Notre étude présente plusieurs limites. Nous n’avons pas évalué formellement les scanners MDCT chez les patients présentant une maladie gastrique connue, comme ceux présentant une gastrite symptomatique à H. pylori. Cependant, l’objectif de notre étude était d’établir une gamme normale de résultats MDCT chez les patients sans suspicion de maladie antrale afin d’éviter des examens supplémentaires inutiles. Bien qu’une comparaison en aveugle avec des cas anormaux aurait été utile, elle était hors de portée de notre étude. Cependant, étant donné la prévalence apparemment élevée de la gastrite à H. pylori, on ne peut exclure la gastrite subclinique comme cause de l’épaississement antral chez certains patients. Une autre limite était l’absence de corrélation endoscopique dans la plupart des cas. Cependant, cette limitation était prévue car les patients de notre série n’avaient pas de suspicion de maladie gastrique et n’ont donc pas été testés pour H. pylori. Nous avons inclus les résultats endoscopiques normaux dans la petite cohorte de 10 patients pour confirmer que l’épaississement de la paroi antrale observé sur la TDM dans notre population n’était pas causé par une inflammation antrale ou une autre maladie. Une dernière limite à notre étude est que l’utilisation d’un produit de contraste oral positif a pu entraîner une sous-estimation des mesures de la paroi gastrique chez certains patients, car le liquide adjacent à forte atténuation peut masquer la muqueuse en expansion. Ce problème n’est pas rencontré lorsque l’eau est utilisée comme produit de contraste oral (Fig. 6A, 6B, 6C).

En conclusion, l’épaississement lisse et uniforme de la paroi de l’antre gastrique distal par rapport à l’estomac proximal est une découverte normale sur la TDM. L’épaississement de la paroi antrale dépasse généralement 5 mm mais peut mesurer jusqu’à 12 mm.

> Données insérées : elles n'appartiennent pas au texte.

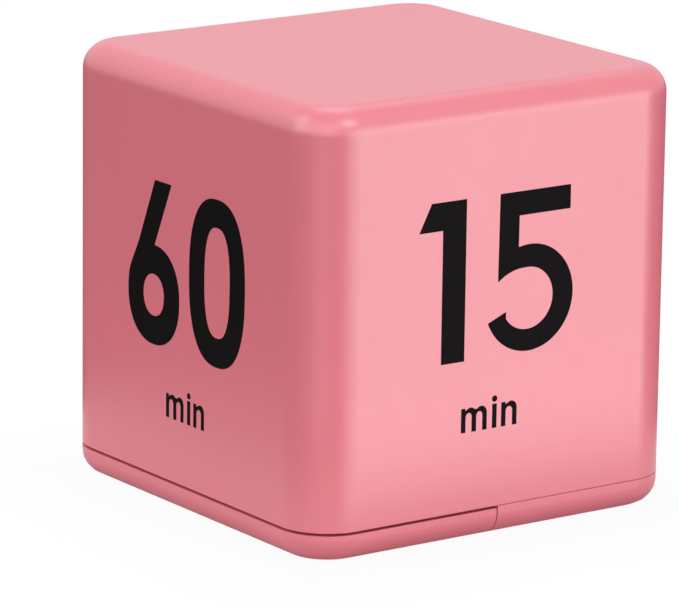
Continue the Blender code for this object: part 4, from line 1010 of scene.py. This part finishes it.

Une faible atténuation sous-muqueuse linéaire associée (striation murale) est une caractéristique relativement courante. Nos résultats d’imagerie, en conjonction avec les observations anatomiques et physiologiques précédentes, suggèrent que l’épaississement normal de la paroi antrale est probablement causé par une composante anatomique (épaississement musculaire) qui peut être accentuée par des facteurs dynamiques (contraction antrale et distension incomplète). En l’absence d’irrégularité, d’asymétrie ou d’épaississement substantiel persistant de la paroi antrale (> 12 mm) sur la TDM, il n’est généralement pas nécessaire de recommander d’autres examens chez les patients qui ne sont pas suspectés de maladie gastrique.